### Short task
Restate the records in their entirety, word for word.

### Records to use

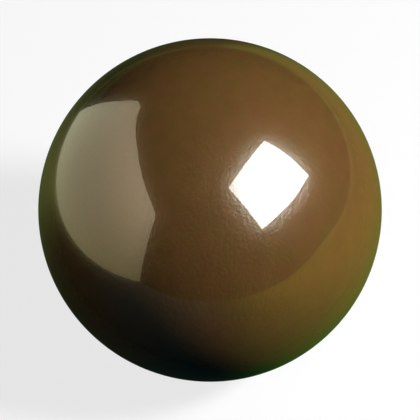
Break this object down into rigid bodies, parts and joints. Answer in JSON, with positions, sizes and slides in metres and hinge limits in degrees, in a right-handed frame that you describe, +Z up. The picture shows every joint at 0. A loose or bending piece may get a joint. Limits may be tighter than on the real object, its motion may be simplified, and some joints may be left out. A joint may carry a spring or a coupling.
{
  "type": "snooker ball",
  "caption": "Solid polished resin ball in plain brown, for a snooker table; it rolls on the cloth and is struck by the other balls.",
  "frame": {"origin": "centre of the ball", "axes": "+Z up, away from the cloth that the ball rests on; a plain ball looks the same about every axis, so X and Y only follow the picture's view, which looks along +Y from above"},
  "size_m": [0.0524, 0.0524, 0.0524],
  "materials": {
    "resin": "cast phenolic resin coloured right through, ground round and polished to a wet-looking gloss, with fine polishing streaks"
  },
  "bodies": {
    "root": {"ball": "resin"}
  },
  "joints": []
}
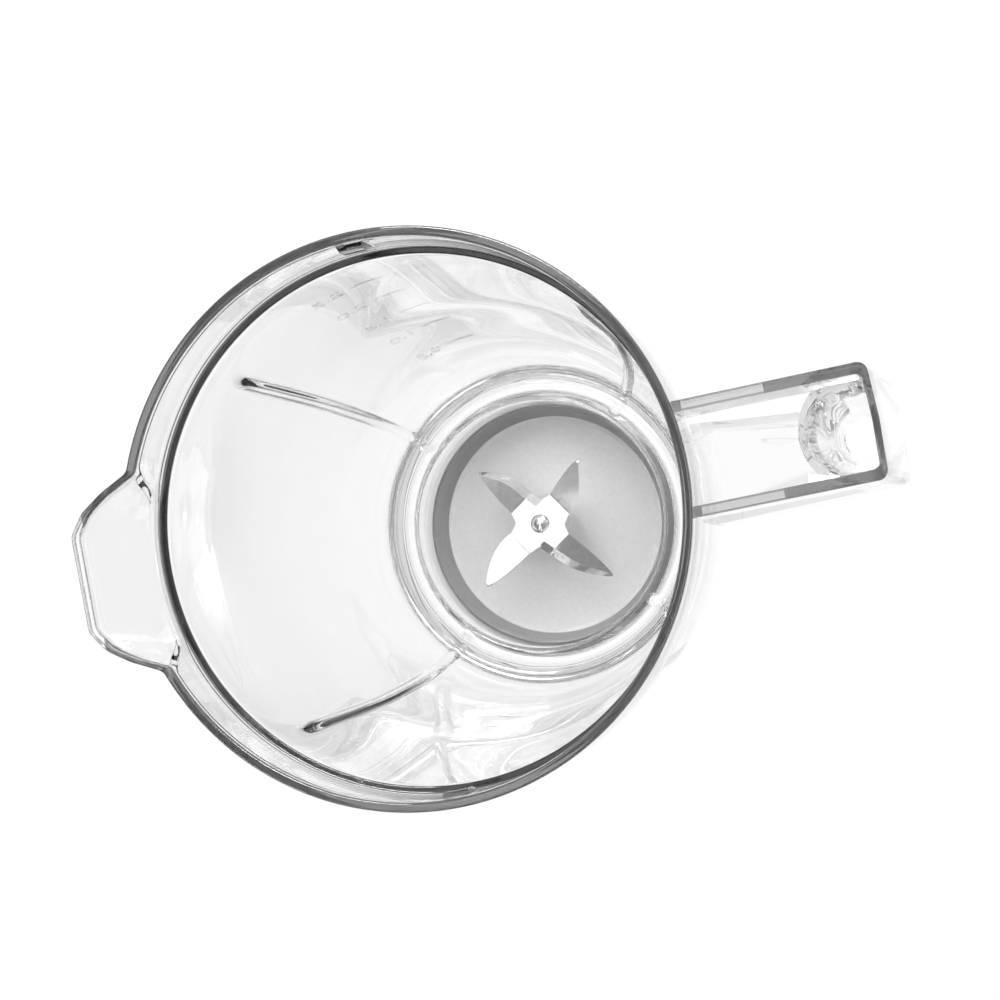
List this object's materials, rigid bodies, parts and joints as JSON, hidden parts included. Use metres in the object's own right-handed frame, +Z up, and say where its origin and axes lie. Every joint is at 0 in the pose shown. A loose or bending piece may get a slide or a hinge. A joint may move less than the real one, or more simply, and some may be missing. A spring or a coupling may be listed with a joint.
{
  "type": "blender goblet",
  "caption": "Clear tapered blender goblet with a spout, inner ribs, a hollow loop handle and a twist-in grey blade unit with crossed steel blades.",
  "frame": {"origin": "on the goblet's axis, in the plane that its skirt stands on, 1 mm below the drive coupling's lower face", "axes": "+Z up the goblet's axis, +X towards the handle, -X towards the spout, +Y across"},
  "size_m": [0.1959, 0.137, 0.231],
  "materials": {
    "clear_plastic": "clear, glossy",
    "grey_plastic": "satin",
    "grey_rubber": "soft matt",
    "stainless_steel": "rolled and ground",
    "bronze": "sintered, matt",
    "black_rubber": "matt",
    "black_plastic": "satin"
  },
  "bodies": {
    "goblet": {"goblet_body": "clear_plastic", "handle": "clear_plastic"},
    "blade_unit": {"sealing_ring": "grey_rubber", "blade_carrier": "grey_plastic", "base_cover": "grey_plastic", "cover_screw_1": "stainless_steel", "cover_screw_2": "stainless_steel", "cover_screw_3": "stainless_steel", "bearing_sleeve": "stainless_steel", "lower_bush": "bronze", "upper_bush": "bronze", "shaft_seal": "black_rubber", "seal_cap": "stainless_steel", "lower_washer": "stainless_steel"},
    "rotor": {"blade_shaft": "stainless_steel", "blade_cross": "stainless_steel", "blade_spacer": "stainless_steel", "thrust_washer": "bronze", "retaining_clip": "stainless_steel", "drive_coupling": "black_plastic", "coupling_insert": "stainless_steel"}
  },
  "joints": [
    {"name": "blade_unit_twist", "type": "hinge", "parent": "goblet", "child": "blade_unit", "pos_m": [0, 0, 0.03], "axis": [0, 0, 1], "range_deg": [0, 40]},
    {"name": "blade_spin", "type": "hinge", "parent": "blade_unit", "child": "rotor", "pos_m": [0, 0, 0.03], "axis": [0, 0, 1], "continuous": true}
  ]
}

### Expected answer
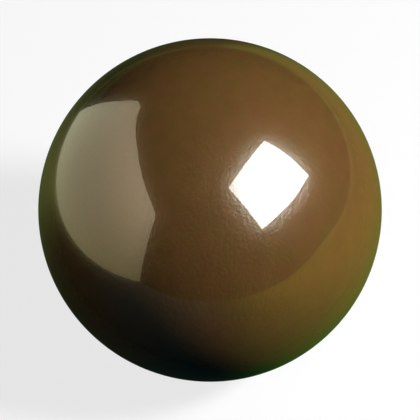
Break this object down into rigid bodies, parts and joints. Answer in JSON, with positions, sizes and slides in metres and hinge limits in degrees, in a right-handed frame that you describe, +Z up. The picture shows every joint at 0. A loose or bending piece may get a joint. Limits may be tighter than on the real object, its motion may be simplified, and some joints may be left out. A joint may carry a spring or a coupling.
{
  "type": "snooker ball",
  "caption": "Solid polished resin ball in plain brown, for a snooker table; it rolls on the cloth and is struck by the other balls.",
  "frame": {"origin": "centre of the ball", "axes": "+Z up, away from the cloth that the ball rests on; a plain ball looks the same about every axis, so X and Y only follow the picture's view, which looks along +Y from above"},
  "size_m": [0.0524, 0.0524, 0.0524],
  "materials": {
    "resin": "cast phenolic resin coloured right through, ground round and polished to a wet-looking gloss, with fine polishing streaks"
  },
  "bodies": {
    "root": {"ball": "resin"}
  },
  "joints": []
}
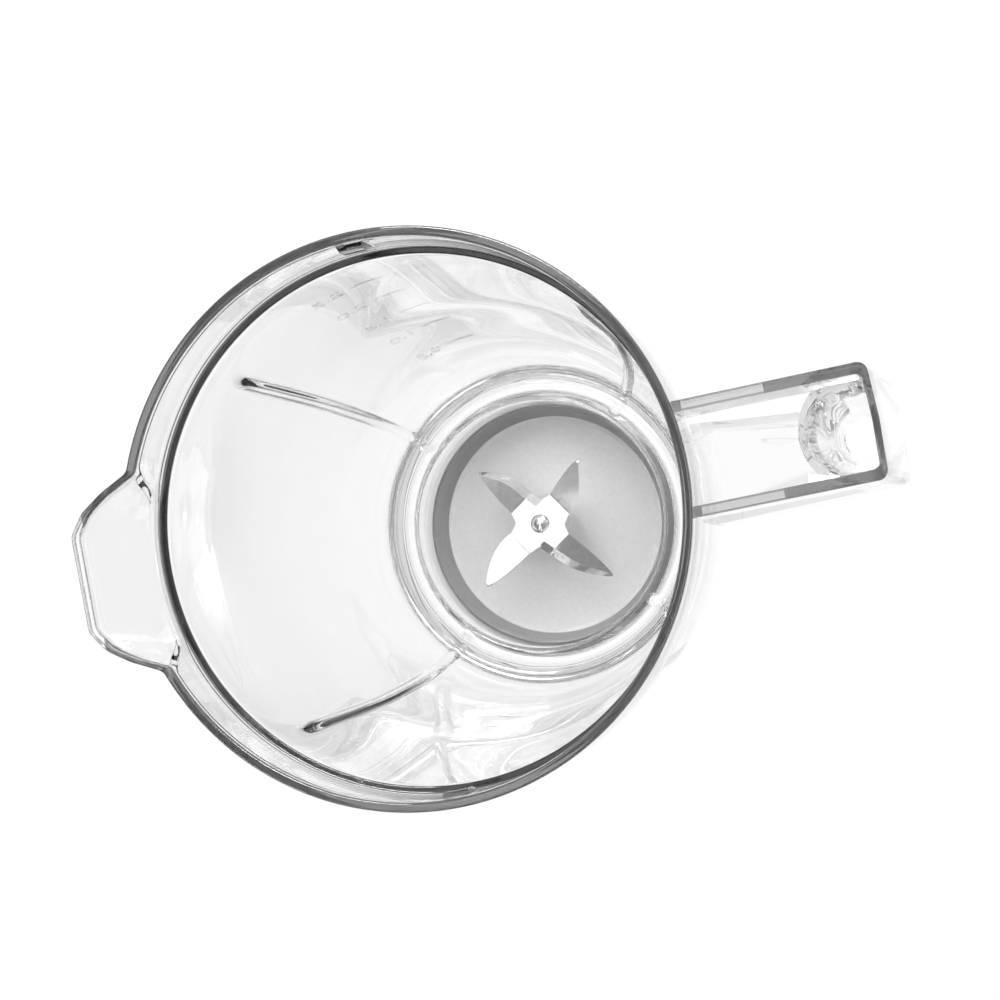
List this object's materials, rigid bodies, parts and joints as JSON, hidden parts included. Use metres in the object's own right-handed frame, +Z up, and say where its origin and axes lie. Every joint is at 0 in the pose shown. A loose or bending piece may get a slide or a hinge. A joint may move less than the real one, or more simply, and some may be missing. A spring or a coupling may be listed with a joint.
{
  "type": "blender goblet",
  "caption": "Clear tapered blender goblet with a spout, inner ribs, a hollow loop handle and a twist-in grey blade unit with crossed steel blades.",
  "frame": {"origin": "on the goblet's axis, in the plane that its skirt stands on, 1 mm below the drive coupling's lower face", "axes": "+Z up the goblet's axis, +X towards the handle, -X towards the spout, +Y across"},
  "size_m": [0.1959, 0.137, 0.231],
  "materials": {
    "clear_plastic": "clear, glossy",
    "grey_plastic": "satin",
    "grey_rubber": "soft matt",
    "stainless_steel": "rolled and ground",
    "bronze": "sintered, matt",
    "black_rubber": "matt",
    "black_plastic": "satin"
  },
  "bodies": {
    "goblet": {"goblet_body": "clear_plastic", "handle": "clear_plastic"},
    "blade_unit": {"sealing_ring": "grey_rubber", "blade_carrier": "grey_plastic", "base_cover": "grey_plastic", "cover_screw_1": "stainless_steel", "cover_screw_2": "stainless_steel", "cover_screw_3": "stainless_steel", "bearing_sleeve": "stainless_steel", "lower_bush": "bronze", "upper_bush": "bronze", "shaft_seal": "black_rubber", "seal_cap": "stainless_steel", "lower_washer": "stainless_steel"},
    "rotor": {"blade_shaft": "stainless_steel", "blade_cross": "stainless_steel", "blade_spacer": "stainless_steel", "thrust_washer": "bronze", "retaining_clip": "stainless_steel", "drive_coupling": "black_plastic", "coupling_insert": "stainless_steel"}
  },
  "joints": [
    {"name": "blade_unit_twist", "type": "hinge", "parent": "goblet", "child": "blade_unit", "pos_m": [0, 0, 0.03], "axis": [0, 0, 1], "range_deg": [0, 40]},
    {"name": "blade_spin", "type": "hinge", "parent": "blade_unit", "child": "rotor", "pos_m": [0, 0, 0.03], "axis": [0, 0, 1], "continuous": true}
  ]
}